Wenn wir Bären retten und in unsere Rettungszentren bringen, werden sie irgendwann in größere Gruppen integriert. Sie leben dann in Bärenhäusern mit einem Zugang zu dem naturnahen Freigehege. Durch positive Verstärkung können wir dann recht einfach mit ihnen umgehen.

Es ist ein Prozess, bei dem positives Verhalten durch Belohnung gefördert wird. So verwenden wir kleine Stücke Obst, wenn wir die Bären zwischen den Ställen bewegen müssen oder wenn sie raus ins Gehege oder wieder zurück sollen.

Das machen wir auch so, wenn wir uns einen Bären aus der Nähe anschauen müssen, um oberflächlich seinen Gesundheitszustand zu überprüfen, wenn ein Problem berichtet wird oder wenn regelmäßig gewogen wird. Wir stellen fest, dass die Bären, wenn wir ihnen die Wahl lassen, ruhig sind und gerne mit den Pflegern interagieren.

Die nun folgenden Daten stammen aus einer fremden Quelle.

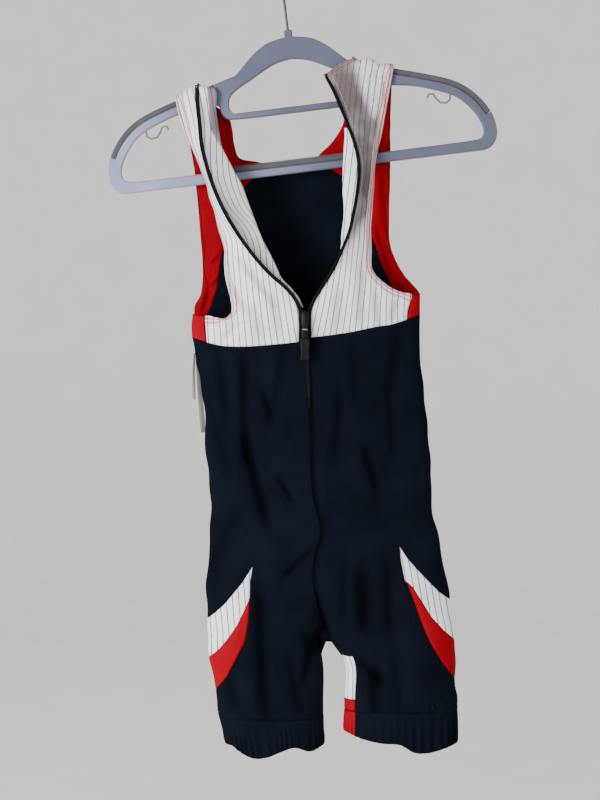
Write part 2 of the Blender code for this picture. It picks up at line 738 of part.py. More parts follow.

Manche lieben das Wiegen so sehr, dass wir manchmal Schwierigkeiten haben, sie wieder von der Waage runter zu bekommen!

Thomas, Taz and Georges  with a swing 7

5) Bären fühlen keinen Schmerz, nicht wahr?

Furchtbar falsch! Die “China Daily” zitierte die “China Association of Traditional Chinese Medicine“ (TCM), wie folgt: "Der Vorgang der Bärengalleextraktion ist so einfach, natürlich und schmerzlos, wie das Aufdrehen eines Hahnes. Nach der Operation laufen die Bären hinaus und spielen glücklich herum." Das ist, wie man sich vorstellen kann, völlig falsch. Die Galle wird mit verschiedenen schmerzhaften und invasiven Methoden gewonnen, die alle massive Infektionen nach sich ziehen.

Der Schmerz, an dem die Bären auf den Gallefarmen leiden, ist nicht nur an dem physischen Zustand erkennbar. Selbstverstümmelungen, Lärm, Aggressionen, stereotype Bewegungsmuster und auch Apathie kann man bei allen Farmbären beobachten.